In Priestley v Priestley [2017], Emmett AJA (with whom McColl and Macfarlan (on this point) JJA relevantly agreed) said that(at [164]):
164. The principle of proportionality applies only in unusual cases where proprietary relief would be out of all proportion to the detriment. The proper measure of relief in a case where the detriment to a promisee or representee is something substantial is performance of the promise or representation.
[Emphasis added]
Had I been persuaded that the relevant testamentary promise extended to the whole of the deceased's estate, then I would have been inclined to the view that an order for the entirety of the estate would have been out of all proportion to the detriment that would be suffered if the deceased were permitted in effect to resile from her testamentary promise. That is because this is a substantial estate and the services provided (albeit over many years) are of a kind of which the cost to the plaintiffs is difficult to quantify and would not, I think, be likely to have amounted to anywhere near the value of the estate. There is much force, in that regard, to the complaint by the defendant as to the generality of the description of the services rendered and the self-serving nature of the evidence in that regard. I would have sought, in those circumstances, to craft some lesser form of relief consistent with the authorities that indicate that this is permissible, and to which I have referred above.

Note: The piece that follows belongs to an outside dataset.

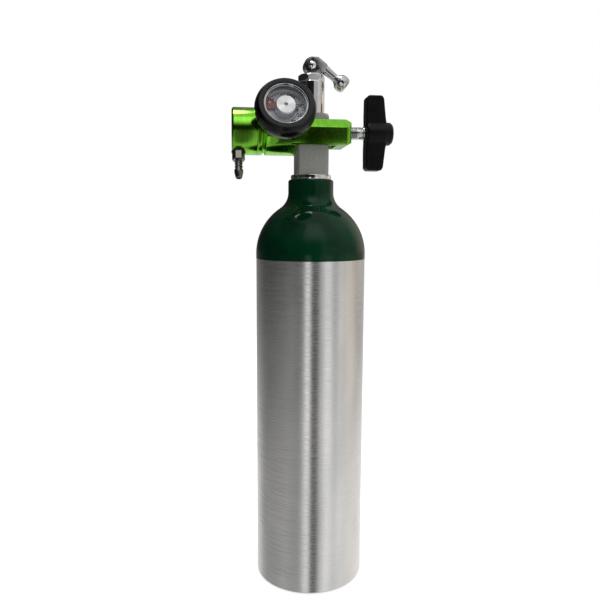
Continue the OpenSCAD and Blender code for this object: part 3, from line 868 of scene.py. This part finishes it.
def hose_barb():
    nut = solid("barb_fitting", hexagon(4.7, 16.94, 23.3, 4.1, 4.3, 0, 0.2), BARB)
    stem = lathe([(0, 9.3), (3.5, 9.3), (3.5, 17.2), (2.9, 17.2), (2.6, 23, 0.3), (2.6, 23.6),
                  (2.45, 24.0), (2.95, 26.0, 0.1), (2.45, 26.2), (2.45, 26.8), (2.95, 28.6, 0.1),
                  (2.45, 28.8), (2.5, 30.4), (3.2, 30.8, 0.08), (3.2, 32.4, 0.15),
                  (2.3, 37.0, 0.25), (1.7, 37.0, 0.1), (1.5, 36.8), (1.5, 30), (0, 30)], 72)
    combine("UNION", nut, solid("stem", stem, BARB))
    finish_piece(nut, "cylinder", BARB_METAL, ["hose_barb"], 34)


def barb_washer():
    profile = [(3.6, 16.22, 0.1), (5.1, 16.22, 0.25), (5.1, 16.92, 0.25), (3.6, 16.92, 0.1)]
    finish_piece(solid("barb_gasket", lathe(profile, 72), BARB), "cylinder",
                 SEAL, ["barb_washer"])


# ---------- gauge ----------

def gauge_boot():
    groove_r, groove_half, groove_deep = 19.6, 0.95, 0.62
    outer = []
    for r, z in arc(8.97, 31.5, 12.33, -48.2, 38.6, 72):
        for groove_z in (37.9, 25):
            near = hypot(r - groove_r, z - groove_z)
            r -= groove_deep * max(0, 1 - (near / groove_half) ** 2)
        outer.append((r, z))
    outer[0] = (outer[0][0], outer[0][1], 0.7)
    outer[-1] = (outer[-1][0], outer[-1][1], 0.5)
    profile = [(8, 22.31, 0.3)] + outer + [(15.5, 39.19, 0.3), (15.5, 37.95, 0.2), (17.46, 37.95),
                                           (17.46, 24.12), (8, 24.12, 0.2)]
    obj = solid("rubber_boot", lathe(profile, 192, 5), GAUGE)
    finish_piece(obj, "cylinder", RUBBER, ["gauge_boot"], 40)


def gauge_case():
    profile = [(4.03, 24.2), (17.35, 24.2, 0.5), (17.35, 36.4, 0.2), (16.4, 36.4, 0.2),
               (16.4, 33.3, 0.1), (16.15, 33.1, 0.1), (16.4, 32.9, 0.1), (16.4, 25.6, 0.6),
               (4.03, 25.6)]
    finish_piece(solid("gauge_can", lathe(profile, 144), GAUGE), "cylinder",
                 CASE_BLACK, ["gauge_case"])


def gauge_bezel():
    profile = [(14, 36.45, 0.1), (17.4, 36.45, 0.1), (17.4, 37.85, 0.15), (15.4, 37.85, 0.1),
               (15.4, 38.3, 0.15), (15.1, 38.6, 0.2), (14.85, 38.6, 0.15), (14.6, 38.35, 0.15),
               (14.6, 37.5), (14, 37.5, 0.1)]
    finish_piece(solid("bezel_ring", lathe(profile, 192, 5), GAUGE), "cylinder",
                 BEZEL, ["gauge_bezel"], 45)


def gauge_lens():
    rim_r, rim_z, rise = 14.5, 37.95, 0.28
    dome = [(rim_r * k / 20, rim_z + rise * cos(pi / 2 * k / 20)) for k in range(21)]
    under = [(14.45, 37.6), (0, 37.6)]
    finish_piece(solid("clear_cover", lathe(dome + under, 96), GAUGE), "cylinder",
                 LENS, ["gauge_lens"])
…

However, if (as I have concluded) the testamentary promises are understood as relating only to the two Louisa Road properties, then I have concluded that the appropriate relief (particularly given the significance of the real estate to the plaintiffs and the context in which the testamentary promises were made and understood) is to grant the expectation relief sought in relation to those two properties. I consider that, apart from those properties, the deceased had the freedom of testation to dispose of her estate as she wished (and that, even though the plaintiffs appear to have understood the testamentary promises to relate to the whole of the deceased's estate, it was not unconscionable for the deceased to resile from any such intimation).